I am so glad that I went over to Roshans' place. We ended up sharing our lives and spending time together with the Lord. I left his home feeling very refresh and above all, I took away this sense of clarity.

I realise that I have been giving and giving without taking much of a break. Looking at my timesheet now, I skipped my lunch most of the time. Somehow it gave me a sense of accomplishment to just kept "plowing" my work non-stop. Little did I know, God has made Sabbath time for a purpose. A time to take a break, refresh, recharge before the next "plowing" work begins. I will always remember what Auntie Kim has told me. "Doreen dear, we are running a marathon, not a 100m race. So, pace yourself". How true is this. I guess that I have to paste this onto my monitor to serve as a reminder to this "workaholic". :) Blessings and a curse.

From last night, I realised that I did not have any boundaries with my work. Hence, the feeling of tiredness sips in. As for this 3 days, I will be fasting from "work". By fasting in this category means that I will choose to open space for breaks and NOT say YES to all things that are put unto my plate. Above all, my choices must be made with the guidance of the spirit.

To add, I will disciplined myself by having devotion every morning, breaks for lunches, not to linger at the office after 5pm and to have a prayer time for my kids, family and dearest before I sleep. Oh yes, one discipline that I want to forge is to SLEEP EARLY. No more sleeping late for the sake of my health. I'm aiming to sleep no later than 12pm. Hence, which means that I must be at home by 10pm the latest.

I was led to the book of 2 Samuel 11:1 this morning. It started with King David who had chosen to stay home instead of joining his army for war during the month of Spring. Hence, the story of King David and Bathsheba commenced.

K. David was supposed to be with his troupe, fighting on behalf of the country but He is here, resting. He lusted after his own desires and committed many great sins.

This make me reflect on the current situation that I am in. I do know that this is a year of REBUILDING ie there is much work to be done here. If I am to say NO to every new things coming my way, I maybe risking something very crucial. This makes me think that I have to be wise and be selective. As much as I give out, I must increase my INPUT. The more I work, the more that I need to dwell in the presence of the Lord.... A worker that is working with very low resources will end up worst off.

Lord God, I pray for wisdom. I pray for courage. I pray for insights that are beyond my years. I want to desire to know you more than before not because I want to manipulate you so that my work can be completed smoothly. Father, I DO NOT want to be a workaholic or perfectionist or a people pleaser.
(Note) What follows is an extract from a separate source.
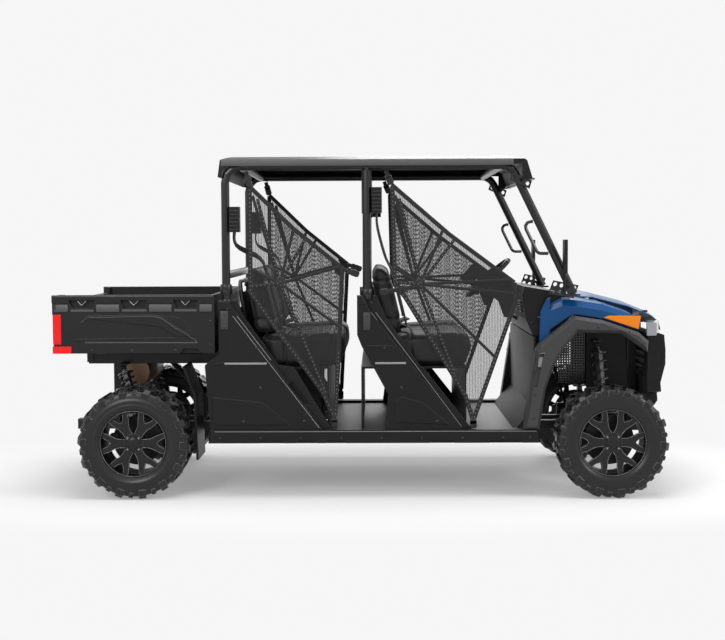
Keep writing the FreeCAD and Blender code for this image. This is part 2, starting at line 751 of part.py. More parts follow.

In all my attempt to do this work that you have given me, Father, I pray that you will guide me to say yes and no when I am place in a situation.

Eureka: Say No to things that deviates from what I have called you to do. Concentrate and focus on it. I have called you to focus in dance. Arts will come later. This is the "work" that I have called you. Have the courage and peace. Stand firm in your faith. Go forth.

Father, thank you for your guidance. This I will obey...

Much love,
Doreen C.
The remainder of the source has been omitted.